Well, there's bludgeoning, and bludgeoning. Don't get me wrong, I don't think that there's a magical solution for everything, involving doing terrifying things to maps. That's not really practical, and no amount of clever automation can make every map work.I just don't see the appeal of trying to bludgeon a map into conforming to a mission via an automated process.
That said, I was thinking, as a simple first-try sort of thing, of doing a "north vs. south" automated scenario, where the player gets handed a lot of buildings and defenses somewhere near the middle (I can automatically find and place stuff on metal spots, using the stuff that avoids it, in reverse, so I could give 'em mines or what-have-you, on most maps) and the computer (not AI, as there doesn't seem to be a way to load an AI via LUA yet) would basically send waves from the other side of the map. Victory after three waves, of increasing difficulty (difficulty determined by how many things the player gets, which would then coorespond to how much stuff the computer gets) or death. That'd be pretty simple to do.
Doing stuff like, I dunno... convoy escort missions (I hate 'em, I hate 'em, I hate 'em, ever since Wing Commander... evil game-designer drek, every time)... would be fairly difficult, since the "convoy" would have to be told to go on a route that was possible (water and mountain detection?

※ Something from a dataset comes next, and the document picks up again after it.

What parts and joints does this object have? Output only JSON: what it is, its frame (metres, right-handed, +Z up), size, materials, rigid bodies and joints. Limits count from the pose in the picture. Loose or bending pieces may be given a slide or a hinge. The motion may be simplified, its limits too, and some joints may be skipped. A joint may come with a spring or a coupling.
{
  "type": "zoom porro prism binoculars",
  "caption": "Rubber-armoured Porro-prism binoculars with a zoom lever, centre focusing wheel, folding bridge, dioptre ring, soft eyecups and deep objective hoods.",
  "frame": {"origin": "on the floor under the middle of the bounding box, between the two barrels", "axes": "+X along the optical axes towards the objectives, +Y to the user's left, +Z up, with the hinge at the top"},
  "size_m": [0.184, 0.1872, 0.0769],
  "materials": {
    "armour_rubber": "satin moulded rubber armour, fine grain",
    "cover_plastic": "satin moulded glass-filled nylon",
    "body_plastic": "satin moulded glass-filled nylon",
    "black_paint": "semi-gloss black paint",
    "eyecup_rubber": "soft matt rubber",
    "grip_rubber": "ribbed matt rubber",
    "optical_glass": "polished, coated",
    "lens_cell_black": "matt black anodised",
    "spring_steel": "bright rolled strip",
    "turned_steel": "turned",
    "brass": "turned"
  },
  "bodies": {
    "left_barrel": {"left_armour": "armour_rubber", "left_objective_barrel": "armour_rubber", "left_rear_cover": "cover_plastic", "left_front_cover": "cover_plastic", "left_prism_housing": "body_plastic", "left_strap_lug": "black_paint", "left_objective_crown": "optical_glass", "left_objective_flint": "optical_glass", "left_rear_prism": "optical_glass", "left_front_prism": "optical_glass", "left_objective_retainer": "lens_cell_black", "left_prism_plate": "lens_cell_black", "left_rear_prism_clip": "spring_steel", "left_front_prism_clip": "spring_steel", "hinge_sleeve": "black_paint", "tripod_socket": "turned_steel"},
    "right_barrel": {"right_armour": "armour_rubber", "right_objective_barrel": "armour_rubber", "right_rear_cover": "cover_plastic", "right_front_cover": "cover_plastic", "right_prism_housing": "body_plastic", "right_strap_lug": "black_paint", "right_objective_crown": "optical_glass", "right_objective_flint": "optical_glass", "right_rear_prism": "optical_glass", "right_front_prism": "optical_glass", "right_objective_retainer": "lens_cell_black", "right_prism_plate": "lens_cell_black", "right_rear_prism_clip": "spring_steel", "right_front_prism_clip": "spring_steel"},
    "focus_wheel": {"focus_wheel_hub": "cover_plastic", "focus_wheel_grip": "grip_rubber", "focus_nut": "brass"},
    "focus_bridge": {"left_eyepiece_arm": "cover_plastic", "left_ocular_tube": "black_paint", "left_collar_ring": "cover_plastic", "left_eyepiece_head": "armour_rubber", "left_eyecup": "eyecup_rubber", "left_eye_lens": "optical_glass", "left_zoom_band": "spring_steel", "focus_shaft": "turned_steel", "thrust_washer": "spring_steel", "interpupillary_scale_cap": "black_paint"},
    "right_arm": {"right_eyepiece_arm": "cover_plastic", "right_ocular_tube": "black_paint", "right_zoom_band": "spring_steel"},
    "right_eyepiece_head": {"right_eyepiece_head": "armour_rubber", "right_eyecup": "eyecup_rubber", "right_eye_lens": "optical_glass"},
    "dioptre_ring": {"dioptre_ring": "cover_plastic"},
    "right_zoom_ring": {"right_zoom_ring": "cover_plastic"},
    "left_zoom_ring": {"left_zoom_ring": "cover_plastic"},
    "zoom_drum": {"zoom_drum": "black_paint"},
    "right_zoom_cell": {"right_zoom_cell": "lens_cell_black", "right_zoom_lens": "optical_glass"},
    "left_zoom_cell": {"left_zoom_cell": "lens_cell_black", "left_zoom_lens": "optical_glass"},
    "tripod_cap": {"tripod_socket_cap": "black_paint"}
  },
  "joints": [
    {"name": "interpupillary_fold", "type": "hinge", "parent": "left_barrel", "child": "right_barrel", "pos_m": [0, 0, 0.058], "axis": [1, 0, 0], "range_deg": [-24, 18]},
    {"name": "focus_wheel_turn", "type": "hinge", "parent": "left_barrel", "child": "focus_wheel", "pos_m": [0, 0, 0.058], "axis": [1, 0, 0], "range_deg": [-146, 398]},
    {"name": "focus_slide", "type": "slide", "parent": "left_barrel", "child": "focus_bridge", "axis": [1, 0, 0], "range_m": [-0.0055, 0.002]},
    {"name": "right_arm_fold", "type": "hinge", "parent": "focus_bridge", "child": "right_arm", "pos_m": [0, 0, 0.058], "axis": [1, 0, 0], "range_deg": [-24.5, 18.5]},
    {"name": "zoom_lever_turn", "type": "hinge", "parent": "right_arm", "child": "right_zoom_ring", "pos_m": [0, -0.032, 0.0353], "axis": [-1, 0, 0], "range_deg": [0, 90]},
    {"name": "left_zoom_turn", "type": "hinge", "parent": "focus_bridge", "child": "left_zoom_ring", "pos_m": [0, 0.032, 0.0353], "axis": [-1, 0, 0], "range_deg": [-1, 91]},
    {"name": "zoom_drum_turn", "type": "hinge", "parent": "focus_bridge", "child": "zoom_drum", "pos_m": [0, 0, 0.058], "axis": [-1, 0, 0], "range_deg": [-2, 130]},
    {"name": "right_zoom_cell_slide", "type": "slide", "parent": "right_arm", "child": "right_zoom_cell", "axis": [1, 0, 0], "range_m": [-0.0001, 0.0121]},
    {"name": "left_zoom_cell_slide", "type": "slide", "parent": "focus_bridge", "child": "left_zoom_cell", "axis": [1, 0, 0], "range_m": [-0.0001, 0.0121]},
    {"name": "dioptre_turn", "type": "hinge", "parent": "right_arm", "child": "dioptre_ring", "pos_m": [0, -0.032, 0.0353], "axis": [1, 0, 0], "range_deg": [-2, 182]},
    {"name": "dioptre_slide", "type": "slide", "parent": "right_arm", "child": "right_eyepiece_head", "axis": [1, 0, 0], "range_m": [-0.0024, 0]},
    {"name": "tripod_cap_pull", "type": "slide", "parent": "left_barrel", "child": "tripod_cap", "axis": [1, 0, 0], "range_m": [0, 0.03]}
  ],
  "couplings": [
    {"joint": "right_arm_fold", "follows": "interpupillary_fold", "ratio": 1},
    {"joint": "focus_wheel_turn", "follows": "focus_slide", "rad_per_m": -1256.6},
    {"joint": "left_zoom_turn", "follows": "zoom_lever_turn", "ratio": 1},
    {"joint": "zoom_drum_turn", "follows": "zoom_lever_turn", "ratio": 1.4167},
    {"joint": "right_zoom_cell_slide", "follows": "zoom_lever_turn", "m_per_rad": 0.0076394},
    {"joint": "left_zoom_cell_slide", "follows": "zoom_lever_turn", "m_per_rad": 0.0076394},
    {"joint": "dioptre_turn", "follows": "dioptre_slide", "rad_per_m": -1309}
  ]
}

Oh, what fun, not.).
Fedex questing type stuff, though, so long as the game design had enough flex (go here, fight off the bad guys, collect more troops, listen to blather, go here) would probably be quite easy, as it'd mainly be a matter of having the script be "smart" enough to avoid bad places on the map (not easy, but not impossible, unless the map consists mainly of water and tiny islands, or is basically all mountains).

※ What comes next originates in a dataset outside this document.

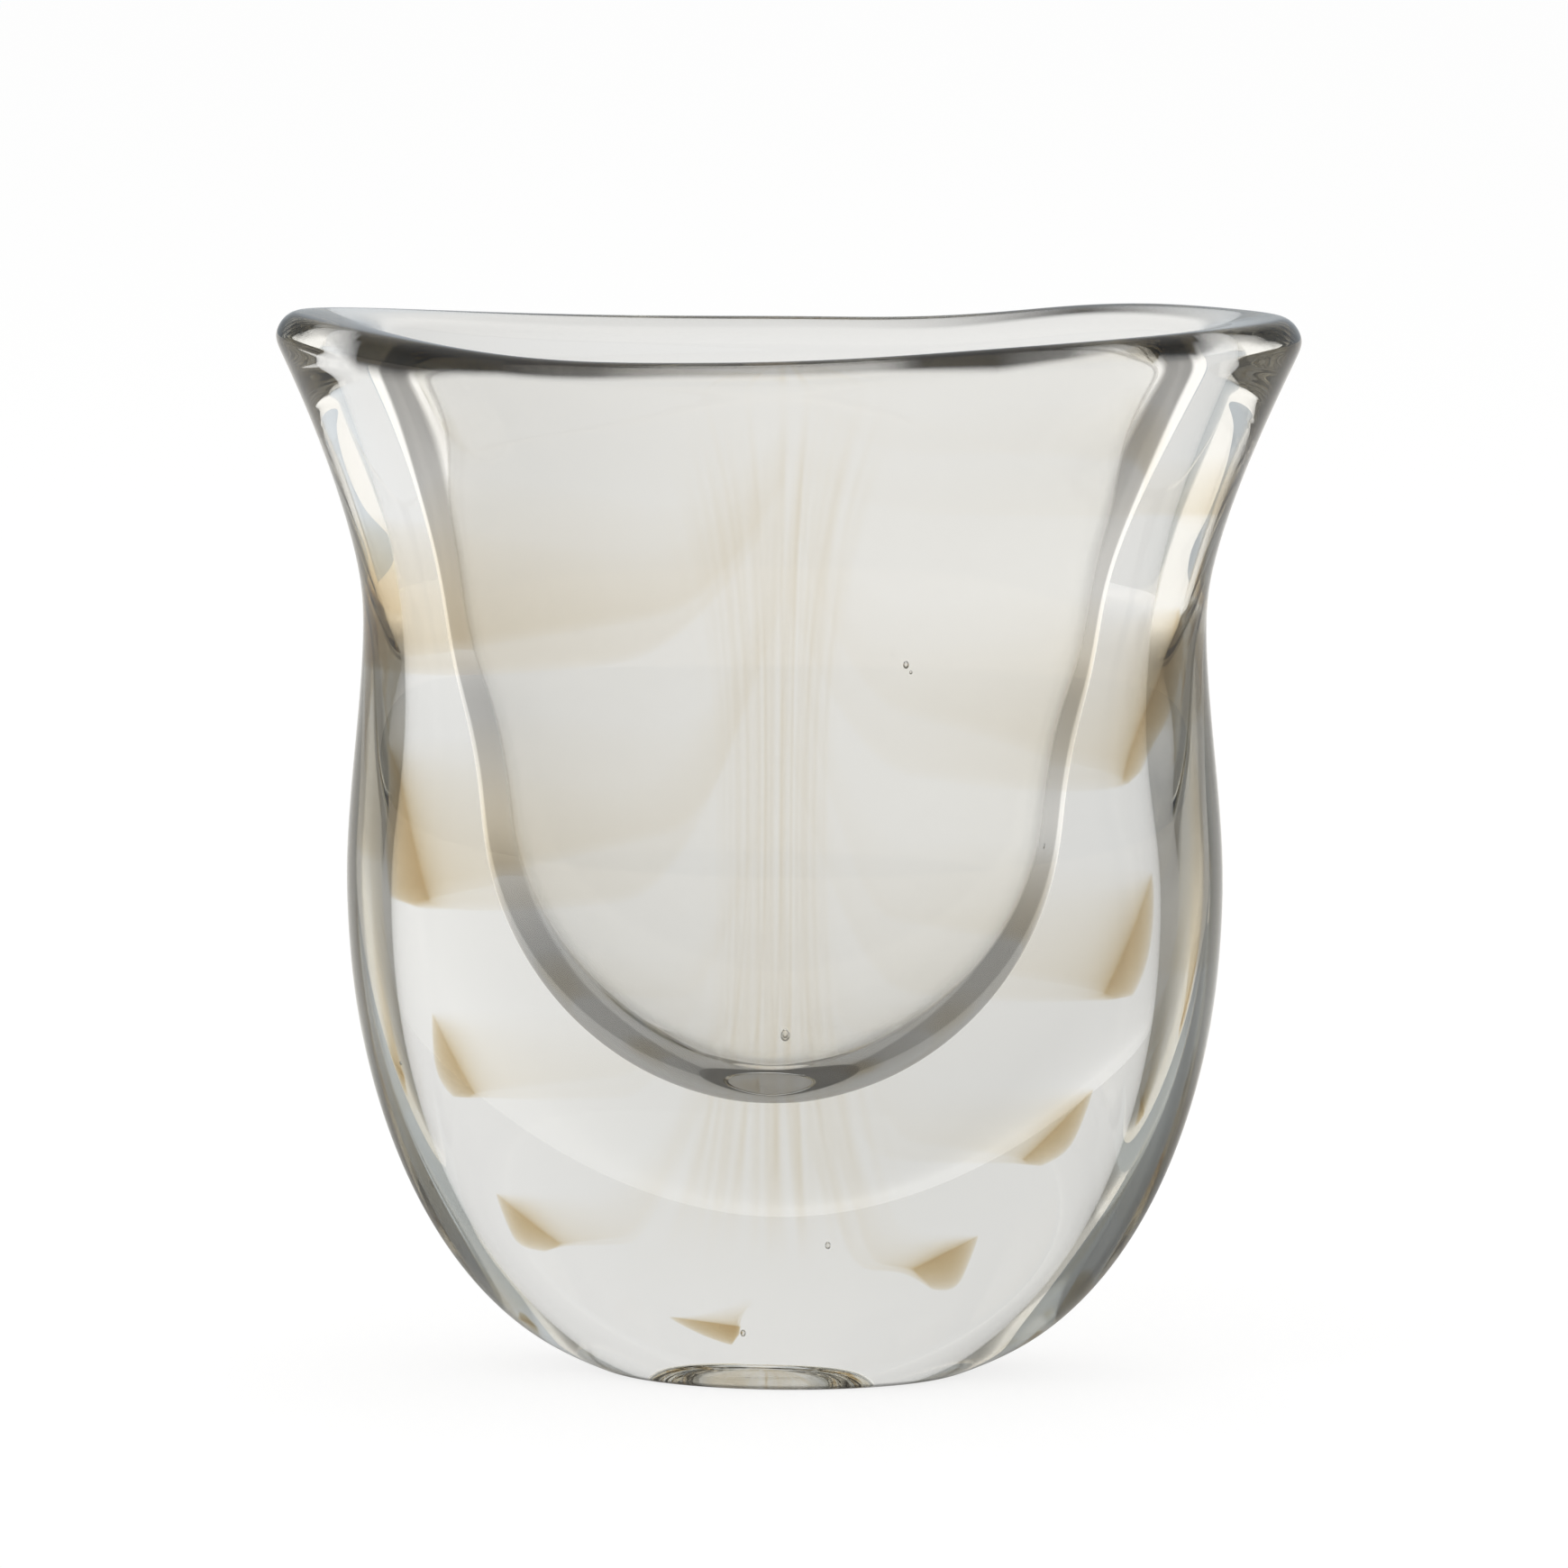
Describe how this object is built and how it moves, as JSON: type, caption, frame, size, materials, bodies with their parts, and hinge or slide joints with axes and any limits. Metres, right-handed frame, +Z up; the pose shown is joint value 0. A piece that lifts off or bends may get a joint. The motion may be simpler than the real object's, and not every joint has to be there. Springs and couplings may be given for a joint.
{
  "type": "fan vase",
  "caption": "Heavy flattened vase of cased clear glass with a deep pocket, a wavy flared mouth and a combed amber trail between its layers.",
  "frame": {"origin": "the middle of the vase's box, on the surface that the foot rests on", "axes": "+Z up, the wide axis along X, the front faces -Y and the thin axis is Y"},
  "size_m": [0.184, 0.0762, 0.1899],
  "materials": {
    "casing_glass": "clear, faintly warm grey, fire polished, with a ground foot",
    "gather_glass": "clear, faintly warm grey, with a few seed bubbles",
    "amber_glass": "transparent amber, darker where it is seen edge on"
  },
  "bodies": {
    "root": {"outer_casing": "casing_glass", "inner_gather": "gather_glass", "amber_swag_right_1": "amber_glass", "amber_swag_left_1": "amber_glass", "amber_swag_right_2": "amber_glass", "amber_swag_left_2": "amber_glass", "amber_swag_right_3": "amber_glass", "amber_swag_left_3": "amber_glass", "amber_swag_right_4": "amber_glass", "amber_swag_left_4": "amber_glass", "amber_swag_right_5": "amber_glass", "amber_tail": "amber_glass"}
  },
  "joints": []
}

Stuff like, I dunno, historical recreations of a specific battle? Nope, can't do it that way. But, as XCOM demonstrated, it's quite fun to present players with random stuff. They can't get a guide for it, and the game designer then has to focus on making the actual mechanics of play interesting, instead of trying to be cute and giving people a puzzle to solve. I think that, in real-time, that'd be very, very interesting, if it was done well. I'll give it a go, when I'm done with the stuff I'm doing right now with World Builder- most of that coding work is directly applicable, and I think it could be fun.